European equity markets are poised to open around half a percentage point higher on Wednesday, with the FTSE the notable underperformer after the pound rallied following Theresa May’s appeal to the opposition to help break the Brexit impasse.
Sterling higher as May reaches out to the opposition to break Brexit impasse
The next stage in the Brexit saga began on Tuesday evening as ay appealed to the opposition leader to engage in talks to break the impasse. It’s still not clear whether we’re seeing a genuine attempt to find a solution that can win the support of a majority of MPs or if this is more political games to alleviate the pressure on the government and make the opposition look uncooperative, or even obstructive, in their attempts to force an election. I guess we’ll see just how much both sides truly want to find a workable solution in the coming days.
Still, the move from May has resonated well in the markets, as she once again voiced her opposition to no-deal, something Parliament can actually agree with her on. A long extension now looks almost inevitable, although as ever in the Brexit process, if there’s one thing we can be confident about it’s that no one really knows what will happen next. Perhaps the fear of a soft Brexit will win over some remaining hard-liners and May will try her hand at one more vote on her deal. I wouldn’t put anything past her at this stage.
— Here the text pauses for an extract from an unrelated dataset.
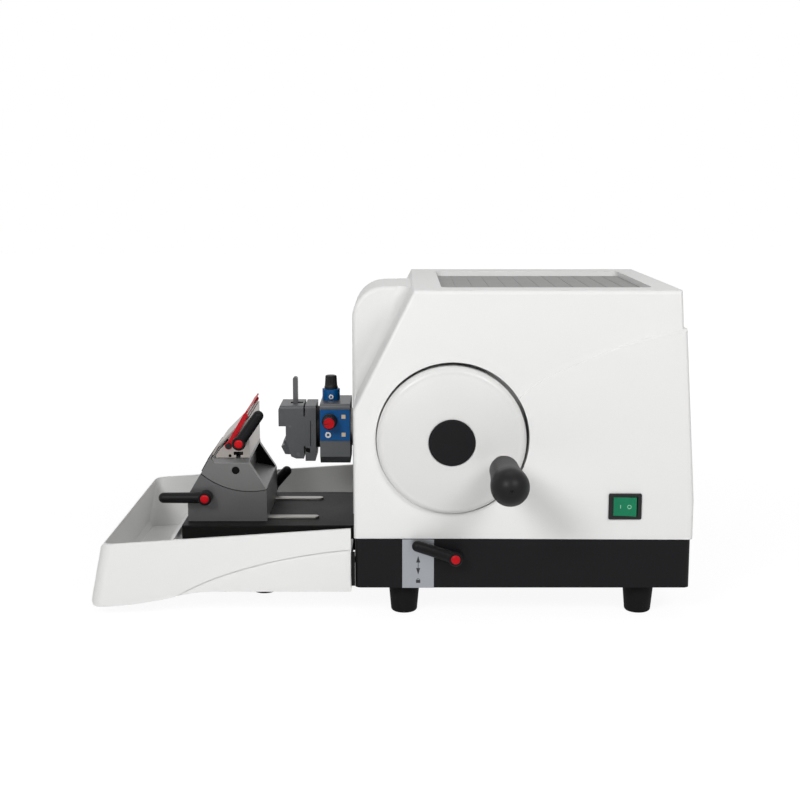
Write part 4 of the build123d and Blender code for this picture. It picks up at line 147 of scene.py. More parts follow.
class Recipe:
    """One material being written: a node tree that ends in a Principled shader."""

    def __init__(self, name: str) -> None:
        """Start an empty material.

        Args:
            name: the material's name.
        """
        self.material = bpy.data.materials.new(name)
        self.material.use_nodes = True
        self.tree = self.material.node_tree
        self.tree.nodes.clear()
        self.shader = self.tree.nodes.new("ShaderNodeBsdfPrincipled")
        self.output = self.tree.nodes.new("ShaderNodeOutputMaterial")
        self.tree.links.new(self.shader.outputs[0], self.output.inputs[0])

    def feed(self, socket: bpy.types.NodeSocket, value: object) -> None:
        """Link a wire to a socket, or set the socket's own value.

        Args:
            socket: the input.
            value: a wire, a number or a colour without its alpha.
        """
        if isinstance(value, Wire):
            self.tree.links.new(value.socket, socket)
        elif isinstance(value, tuple) and len(value) == 3 and len(socket.default_value) == 4:
            socket.default_value = (*value, 1.0)
        else:
            socket.default_value = value

    def node(
        self, kind: str, settings: Optional[dict] = None, inputs: Optional[dict] = None, output: object = 0
    ) -> Wire:
        """Add any node.

        Args:
            kind: the node's type.
            settings: its properties, set before its sockets.
            inputs: values or wires by socket name or number.
            output: which output to return.

        Returns:
            The chosen output.
        """
        made = self.tree.nodes.new(kind)
        for key, value in (settings or {}).items():
            setattr(made, key, value)
        for key, value in (inputs or {}).items():
            self.feed(made.inputs[key], value)
        return Wire(self, made.outputs[output])

    def place(self, stretch: Point = (1.0, 1.0, 1.0)) -> Wire:
        """Object coordinates, stretched."""
        raw = self.node("ShaderNodeTexCoord", output="Object")
        return self.node("ShaderNodeVectorMath", {"operation": "MULTIPLY"}, {0: raw, 1: stretch})

    def noise(self, vector: Wire, scale: float, kind: Turbulence) -> Wire:
        """Noise of that many cells per unit of the vector.

        Args:
            vector: where the noise is read.
            scale: its cells per unit.
            kind: its detail and roughness.

        Returns:
            The noise, from nought to one.
        """
        detail, rough = kind.value
        inputs = {"Vector": vector, "Scale": scale, "Detail": detail, "Roughness": rough}
        return self.node("ShaderNodeTexNoise", None, inputs)

    def blend(self, factor: object, low: object, high: object) -> Wire:
        """Mix of two colours."""
        inputs = {"Factor": factor, 6: low, 7: high}
        return self.node("ShaderNodeMix", {"data_type": "RGBA"}, inputs, output=2)

    def bump(self, height: Wire, depth: float, strength: float = 1.0) -> Wire:
        """Normal of a surface that is raised by height times depth metres."""
        inputs = {"Height": height, "Distance": depth, "Strength": strength}
        return self.node("ShaderNodeBump", None, inputs)

    def finish(self, **sockets: object) -> bpy.types.Material:
        """Set the shader's sockets.

        Args:
            sockets: values or wires by the socket's name, with underscores for spaces.

        Returns:
            The material.
        """
        for key, value in sockets.items():
            self.feed(self.shader.inputs[key.replace("_", " ")], value)
        return self.material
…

We have one week to go until the emergency EU summit and a week is a very long time in Brexit.
US and China resume trade talks in Washington
Positive reports in regard to US-China trade talks, which are set to resume in Washington today, helped lift sentiment again overnight with markets building on optimism from earlier in the week that stemmed from some encouraging Chinese PMIs. The reports are not necessarily out of the blue and we’ve known this week’s talks are happening but on something so significant, investors want to be constantly reassured.
We’re being told that we’re 90% of the way there which is obviously encouraging but the final 10% – which apparently includes the enforcement mechanism and the removal of tariffs – could take some time to iron out. I think investors are happy to be patient here in the hope that the two sides get this right and put an end to a trade war that has clearly taken its toll on markets. This is a major headwind that investors will be very relieved to see resolved.
Bitcoin holding on to Tuesday’s gains
It was like the good old days in the crypto market on Tuesday, as traders in Europe and the US woke up to a more than 20% rally in bitcoin. Safe to say, it had become the forgotten instrument for a while as the very volatility it was known for slipped away and price consolidated around $4,000. In the absence of any real catalyst though, many are left to question whether there’s anything of substance behind the bounce or if it’s just a short squeeze.
Bitcoin has found some resistance around $5,100 – previous support – but the real test will come around $6,000 which was a significant support zone throughout 2018, a break of which in November sparked the move back to almost $3,000.
Oil building momentum but runs into resistance
Oil prices appear to have found a little bullish momentum again in the last few days, with the rallies we’ve seen in equity markets clearly a major factor. Another reported inventory build from API on Tuesday may have taken some of the gloss off the rally, which should make today’s EIA number all the more interesting, but momentum still looks very much with the bulls.
That said, $70 may provide significant resistance for Brent, with WTI potentially finding similar issues around $63. Falling US oil rig numbers and stabilised output at 12.1 million barrels a day may provide a boost for oil bulls, with rising production here being one of the main drags on prices.
Gold stabilises below $1,300
A softer dollar over the last 24 has given some reprieve to gold, which slipped below $1,300 last Thursday as the greenback benefited from weakness across a variety of other currencies. The key area for gold remains around $1,280, which has offered significant support since the start of the year. There have been numerous supporting factors for the yellow metal, although with risk appetite returning and the dollar remaining strong it remains challenging for bulls.